## What you are asked to do
Output all of the data below exactly as given.

## Given data
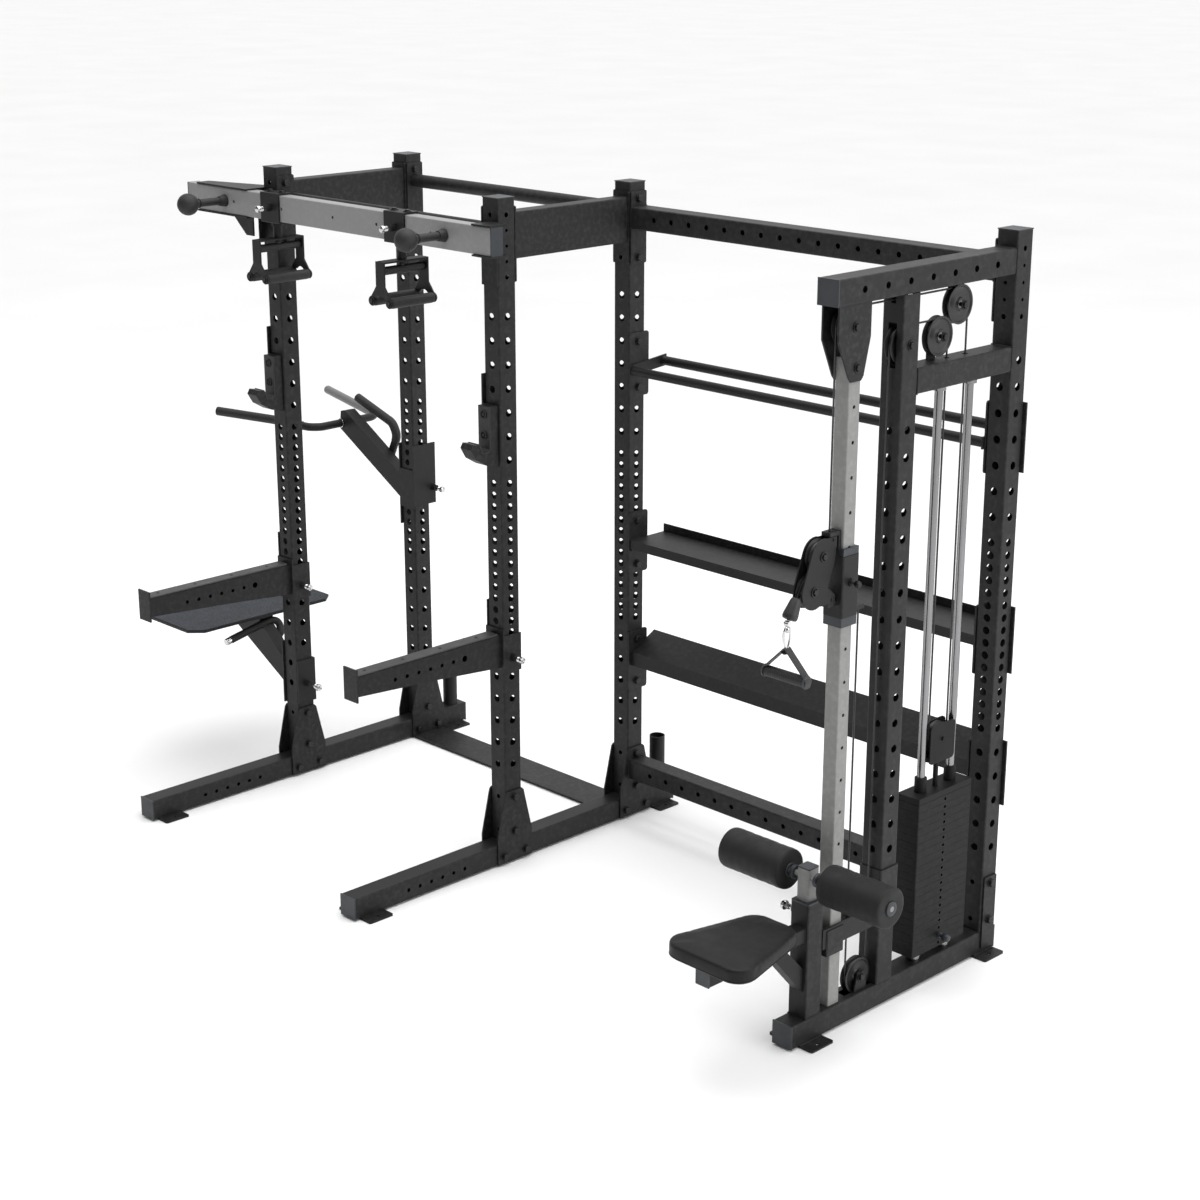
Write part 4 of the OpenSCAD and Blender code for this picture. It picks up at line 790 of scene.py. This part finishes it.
# Step platform: tread sheet and the chromed end of its handle
px0, px1 = XA - 0.5, XA - 0.175
py0, py1 = YF - 0.348, YF + 0.322
tread_outline = [(px0 + 0.037, py0 + 0.004), (px1 - 0.047, py0 + 0.004), (px1 - 0.004, py0 + 0.05),
                 (px1 - 0.004, py1 - 0.05), (px1 - 0.047, py1 - 0.004), (px0 + 0.037, py1 - 0.004),
                 (px0 + 0.004, py1 - 0.04), (px0 + 0.004, py0 + 0.04)]
slab("platform_tread_sheet", tread_outline, (0, 1), 0.5921, 0.5945, "tread", "platform", 0.0008)
slab("platform_under_sheet", tread_outline, (0, 1), 0.5832, 0.5839, "tread", "platform", 0.0002)
step_a = (XA - 0.196, YF + 0.018, 0.56)
step_b = (XA - 0.198, YF - 0.19, 0.516)
handle_corners = [(XA - 0.15, YF + 0.012, 0.482), (XA - 0.163, YF + 0.04, 0.512),
                  (XA - 0.178, YF + 0.05, 0.536), (XA - 0.19, YF + 0.044, 0.552),
                  step_a, lerp(step_a, step_b, 0.9)]
handle_path = rounded_path(handle_corners, 0.025, 8)[1:]
sweep("platform_handle_grip", handle_path, 0.0145, "rubber", "platform", steps=24)
bm = bmesh.new()
way = Vector(step_b) - Vector(step_a)
revolve_into(bm, [(0.0, 0.0), (0.0138, 0.0), (0.0138, 0.018), (0.0128, 0.021), (0.0, 0.0215)],
             lerp(step_a, step_b, 0.91), way, 32)
bmesh.ops.recalc_face_normals(bm, faces=bm.faces)
add("platform_handle_end", bm, "chrome", "platform")


# Strap handle: eye, snap hook with a gate, sewn webbing and a ribbed grip
HY = EYE_Y
GRIP_Z = 1.168
handle_bm = bmesh.new()
eye_profile = [(0.0, -0.008), (0.0072, -0.008), (0.008, -0.007),
               (0.008, 0.007), (0.0072, 0.008), (0.0, 0.008)]
revolve_into(handle_bm, eye_profile, (XE, HY, EYE_Z), (1, 0, 0), 32)
neck_profile = [(0.0, -0.001), (0.0045, 0.0), (0.0075, 0.003),
                (0.0078, 0.012), (0.006, 0.015), (0.0035, 0.017)]
revolve_into(handle_bm, neck_profile, (XE, HY, 1.296), (0, 0, 1), 32)
hook_path = []
for i in range(40):
    a = 2 * math.pi * i / 40
    wide = 0.0125 + 0.0025 * math.cos(a)
    hook_path.append((XE, HY + wide * math.sin(a), 1.286 + 0.033 * math.cos(a) - 0.004))
sweep_into(handle_bm, hook_path, 0.0032, closed=True, steps=14)
gate_path = [(XE, HY - 0.0125, 1.272), (XE, HY - 0.0142, 1.288), (XE, HY - 0.0125, 1.302)]
sweep_into(handle_bm, gate_path, 0.0042, steps=14)
bmesh.ops.recalc_face_normals(handle_bm, faces=handle_bm.faces)
snap_hook = add("snap_hook", handle_bm, "chrome", "handle")
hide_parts("strap_handle")
strap = rounded_path([(XE - 0.0765, HY, GRIP_Z - 0.017), (XE - 0.0815, HY, GRIP_Z + 0.006),
                      (XE - 0.01, HY, 1.243), (XE, HY, 1.2535), (XE + 0.01, HY, 1.243),
                      (XE + 0.0815, HY, GRIP_Z + 0.006), (XE + 0.0765, HY, GRIP_Z - 0.017)], 0.012, 6)
sweep("strap_webbing", strap, 0.0, "web", "handle", flat=(0.026, 0.0032), steps=20)
inner_ply = [(XE - 0.012, HY, 1.2385), (XE, HY, 1.2345), (XE + 0.012, HY, 1.2385)]
sweep("strap_inner_ply", inner_ply, 0.0, "web", "handle", flat=(0.025, 0.0028), steps=20)
grip_sleeve("strap_grip", (XE - 0.074, HY, GRIP_Z), (XE + 0.074, HY, GRIP_Z), 0.0158, "rubber", "handle")
for s in (-1, 1):
    revolve("strap_grip_flange_" + ("left" if s < 0 else "right"),
            [(0.0, -0.002), (0.0178, -0.002), (0.019, -0.0008),
             (0.019, 0.002), (0.0175, 0.0035), (0.0, 0.0035)],
            (XE + s * 0.075, HY, GRIP_Z), (s, 0, 0), "cap", "handle", 40)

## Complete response
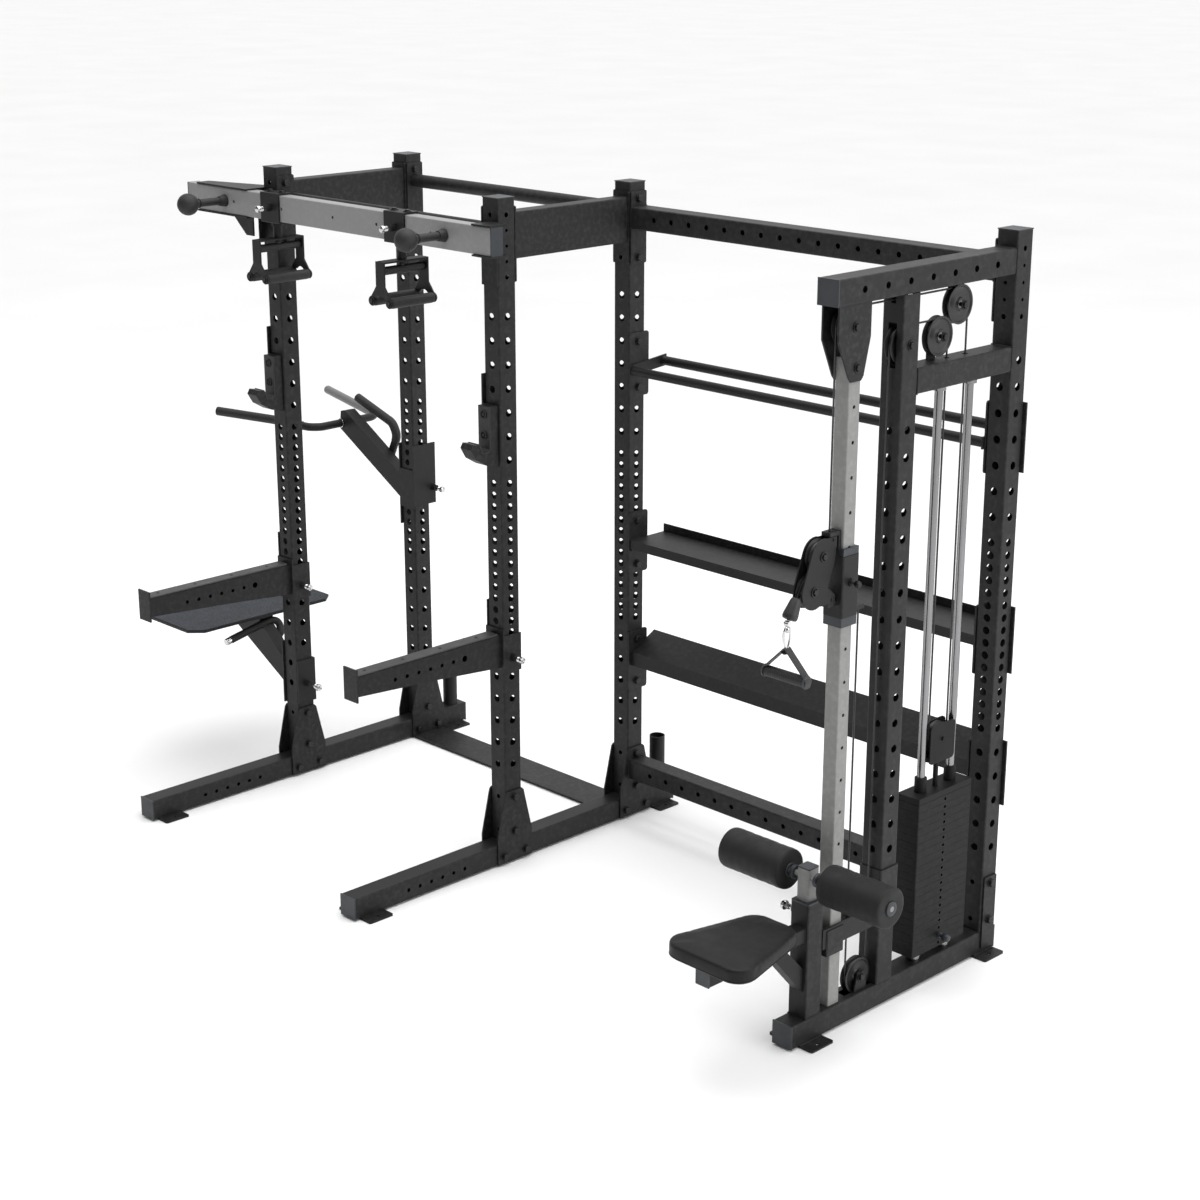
Write part 4 of the OpenSCAD and Blender code for this picture. It picks up at line 790 of scene.py. This part finishes it.
# Step platform: tread sheet and the chromed end of its handle
px0, px1 = XA - 0.5, XA - 0.175
py0, py1 = YF - 0.348, YF + 0.322
tread_outline = [(px0 + 0.037, py0 + 0.004), (px1 - 0.047, py0 + 0.004), (px1 - 0.004, py0 + 0.05),
                 (px1 - 0.004, py1 - 0.05), (px1 - 0.047, py1 - 0.004), (px0 + 0.037, py1 - 0.004),
                 (px0 + 0.004, py1 - 0.04), (px0 + 0.004, py0 + 0.04)]
slab("platform_tread_sheet", tread_outline, (0, 1), 0.5921, 0.5945, "tread", "platform", 0.0008)
slab("platform_under_sheet", tread_outline, (0, 1), 0.5832, 0.5839, "tread", "platform", 0.0002)
step_a = (XA - 0.196, YF + 0.018, 0.56)
step_b = (XA - 0.198, YF - 0.19, 0.516)
handle_corners = [(XA - 0.15, YF + 0.012, 0.482), (XA - 0.163, YF + 0.04, 0.512),
                  (XA - 0.178, YF + 0.05, 0.536), (XA - 0.19, YF + 0.044, 0.552),
                  step_a, lerp(step_a, step_b, 0.9)]
handle_path = rounded_path(handle_corners, 0.025, 8)[1:]
sweep("platform_handle_grip", handle_path, 0.0145, "rubber", "platform", steps=24)
bm = bmesh.new()
way = Vector(step_b) - Vector(step_a)
revolve_into(bm, [(0.0, 0.0), (0.0138, 0.0), (0.0138, 0.018), (0.0128, 0.021), (0.0, 0.0215)],
             lerp(step_a, step_b, 0.91), way, 32)
bmesh.ops.recalc_face_normals(bm, faces=bm.faces)
add("platform_handle_end", bm, "chrome", "platform")


# Strap handle: eye, snap hook with a gate, sewn webbing and a ribbed grip
HY = EYE_Y
GRIP_Z = 1.168
handle_bm = bmesh.new()
eye_profile = [(0.0, -0.008), (0.0072, -0.008), (0.008, -0.007),
               (0.008, 0.007), (0.0072, 0.008), (0.0, 0.008)]
revolve_into(handle_bm, eye_profile, (XE, HY, EYE_Z), (1, 0, 0), 32)
neck_profile = [(0.0, -0.001), (0.0045, 0.0), (0.0075, 0.003),
                (0.0078, 0.012), (0.006, 0.015), (0.0035, 0.017)]
revolve_into(handle_bm, neck_profile, (XE, HY, 1.296), (0, 0, 1), 32)
hook_path = []
for i in range(40):
    a = 2 * math.pi * i / 40
    wide = 0.0125 + 0.0025 * math.cos(a)
    hook_path.append((XE, HY + wide * math.sin(a), 1.286 + 0.033 * math.cos(a) - 0.004))
sweep_into(handle_bm, hook_path, 0.0032, closed=True, steps=14)
gate_path = [(XE, HY - 0.0125, 1.272), (XE, HY - 0.0142, 1.288), (XE, HY - 0.0125, 1.302)]
sweep_into(handle_bm, gate_path, 0.0042, steps=14)
bmesh.ops.recalc_face_normals(handle_bm, faces=handle_bm.faces)
snap_hook = add("snap_hook", handle_bm, "chrome", "handle")
hide_parts("strap_handle")
strap = rounded_path([(XE - 0.0765, HY, GRIP_Z - 0.017), (XE - 0.0815, HY, GRIP_Z + 0.006),
                      (XE - 0.01, HY, 1.243), (XE, HY, 1.2535), (XE + 0.01, HY, 1.243),
                      (XE + 0.0815, HY, GRIP_Z + 0.006), (XE + 0.0765, HY, GRIP_Z - 0.017)], 0.012, 6)
sweep("strap_webbing", strap, 0.0, "web", "handle", flat=(0.026, 0.0032), steps=20)
inner_ply = [(XE - 0.012, HY, 1.2385), (XE, HY, 1.2345), (XE + 0.012, HY, 1.2385)]
sweep("strap_inner_ply", inner_ply, 0.0, "web", "handle", flat=(0.025, 0.0028), steps=20)
grip_sleeve("strap_grip", (XE - 0.074, HY, GRIP_Z), (XE + 0.074, HY, GRIP_Z), 0.0158, "rubber", "handle")
for s in (-1, 1):
    revolve("strap_grip_flange_" + ("left" if s < 0 else "right"),
            [(0.0, -0.002), (0.0178, -0.002), (0.019, -0.0008),
             (0.019, 0.002), (0.0175, 0.0035), (0.0, 0.0035)],
            (XE + s * 0.075, HY, GRIP_Z), (s, 0, 0), "cap", "handle", 40)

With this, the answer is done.